**Aim:** Produce the listing below again, exactly as shown.

○ ○ ○ ○ ○ ○ ○

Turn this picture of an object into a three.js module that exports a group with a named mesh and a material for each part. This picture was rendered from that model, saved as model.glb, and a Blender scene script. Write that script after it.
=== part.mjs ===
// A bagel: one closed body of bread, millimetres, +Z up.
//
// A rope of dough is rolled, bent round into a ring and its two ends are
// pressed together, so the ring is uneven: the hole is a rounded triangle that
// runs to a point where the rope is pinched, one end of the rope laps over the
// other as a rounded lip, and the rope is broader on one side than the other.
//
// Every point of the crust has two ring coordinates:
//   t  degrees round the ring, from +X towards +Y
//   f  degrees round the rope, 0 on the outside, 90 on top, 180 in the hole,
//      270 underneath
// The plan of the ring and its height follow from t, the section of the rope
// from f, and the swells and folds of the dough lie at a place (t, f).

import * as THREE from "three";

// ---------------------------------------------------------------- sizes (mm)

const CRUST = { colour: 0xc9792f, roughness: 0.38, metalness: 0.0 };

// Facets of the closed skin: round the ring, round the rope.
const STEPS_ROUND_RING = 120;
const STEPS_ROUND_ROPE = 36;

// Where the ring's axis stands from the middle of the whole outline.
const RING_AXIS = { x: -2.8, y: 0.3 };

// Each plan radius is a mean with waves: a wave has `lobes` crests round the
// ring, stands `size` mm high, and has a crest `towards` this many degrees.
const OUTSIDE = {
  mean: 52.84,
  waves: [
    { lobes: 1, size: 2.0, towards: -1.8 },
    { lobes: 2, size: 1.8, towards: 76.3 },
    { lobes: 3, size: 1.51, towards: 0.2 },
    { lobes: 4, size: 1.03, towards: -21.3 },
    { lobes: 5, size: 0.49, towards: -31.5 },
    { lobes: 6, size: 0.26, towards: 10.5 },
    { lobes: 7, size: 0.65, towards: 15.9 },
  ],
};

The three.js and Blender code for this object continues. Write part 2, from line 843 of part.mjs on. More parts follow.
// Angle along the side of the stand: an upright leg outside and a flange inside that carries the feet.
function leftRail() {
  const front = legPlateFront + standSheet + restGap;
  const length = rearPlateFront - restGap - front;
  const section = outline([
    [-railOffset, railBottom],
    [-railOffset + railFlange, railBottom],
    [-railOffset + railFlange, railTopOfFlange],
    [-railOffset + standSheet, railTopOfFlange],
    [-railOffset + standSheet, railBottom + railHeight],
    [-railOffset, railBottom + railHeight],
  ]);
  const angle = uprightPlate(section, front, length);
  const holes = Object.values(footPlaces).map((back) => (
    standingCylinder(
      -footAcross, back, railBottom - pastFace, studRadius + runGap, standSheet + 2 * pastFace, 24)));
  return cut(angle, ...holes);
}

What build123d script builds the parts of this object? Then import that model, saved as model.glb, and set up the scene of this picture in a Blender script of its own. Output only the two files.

○ ○ ○ ○ ○ ○ ○

**The output:**
Turn this picture of an object into a three.js module that exports a group with a named mesh and a material for each part. This picture was rendered from that model, saved as model.glb, and a Blender scene script. Write that script after it.
=== part.mjs ===
// A bagel: one closed body of bread, millimetres, +Z up.
//
// A rope of dough is rolled, bent round into a ring and its two ends are
// pressed together, so the ring is uneven: the hole is a rounded triangle that
// runs to a point where the rope is pinched, one end of the rope laps over the
// other as a rounded lip, and the rope is broader on one side than the other.
//
// Every point of the crust has two ring coordinates:
//   t  degrees round the ring, from +X towards +Y
//   f  degrees round the rope, 0 on the outside, 90 on top, 180 in the hole,
//      270 underneath
// The plan of the ring and its height follow from t, the section of the rope
// from f, and the swells and folds of the dough lie at a place (t, f).

import * as THREE from "three";

// ---------------------------------------------------------------- sizes (mm)

const CRUST = { colour: 0xc9792f, roughness: 0.38, metalness: 0.0 };

// Facets of the closed skin: round the ring, round the rope.
const STEPS_ROUND_RING = 120;
const STEPS_ROUND_ROPE = 36;

// Where the ring's axis stands from the middle of the whole outline.
const RING_AXIS = { x: -2.8, y: 0.3 };

// Each plan radius is a mean with waves: a wave has `lobes` crests round the
// ring, stands `size` mm high, and has a crest `towards` this many degrees.
const OUTSIDE = {
  mean: 52.84,
  waves: [
    { lobes: 1, size: 2.0, towards: -1.8 },
    { lobes: 2, size: 1.8, towards: 76.3 },
    { lobes: 3, size: 1.51, towards: 0.2 },
    { lobes: 4, size: 1.03, towards: -21.3 },
    { lobes: 5, size: 0.49, towards: -31.5 },
    { lobes: 6, size: 0.26, towards: 10.5 },
    { lobes: 7, size: 0.65, towards: 15.9 },
  ],
};

The three.js and Blender code for this object continues. Write part 2, from line 843 of part.mjs on. More parts follow.
// Angle along the side of the stand: an upright leg outside and a flange inside that carries the feet.
function leftRail() {
  const front = legPlateFront + standSheet + restGap;
  const length = rearPlateFront - restGap - front;
  const section = outline([
    [-railOffset, railBottom],
    [-railOffset + railFlange, railBottom],
    [-railOffset + railFlange, railTopOfFlange],
    [-railOffset + standSheet, railTopOfFlange],
    [-railOffset + standSheet, railBottom + railHeight],
    [-railOffset, railBottom + railHeight],
  ]);
  const angle = uprightPlate(section, front, length);
  const holes = Object.values(footPlaces).map((back) => (
    standingCylinder(
      -footAcross, back, railBottom - pastFace, studRadius + runGap, standSheet + 2 * pastFace, 24)));
  return cut(angle, ...holes);
}

What build123d script builds the parts of this object? Then import that model, saved as model.glb, and set up the scene of this picture in a Blender script of its own. Output only the two files.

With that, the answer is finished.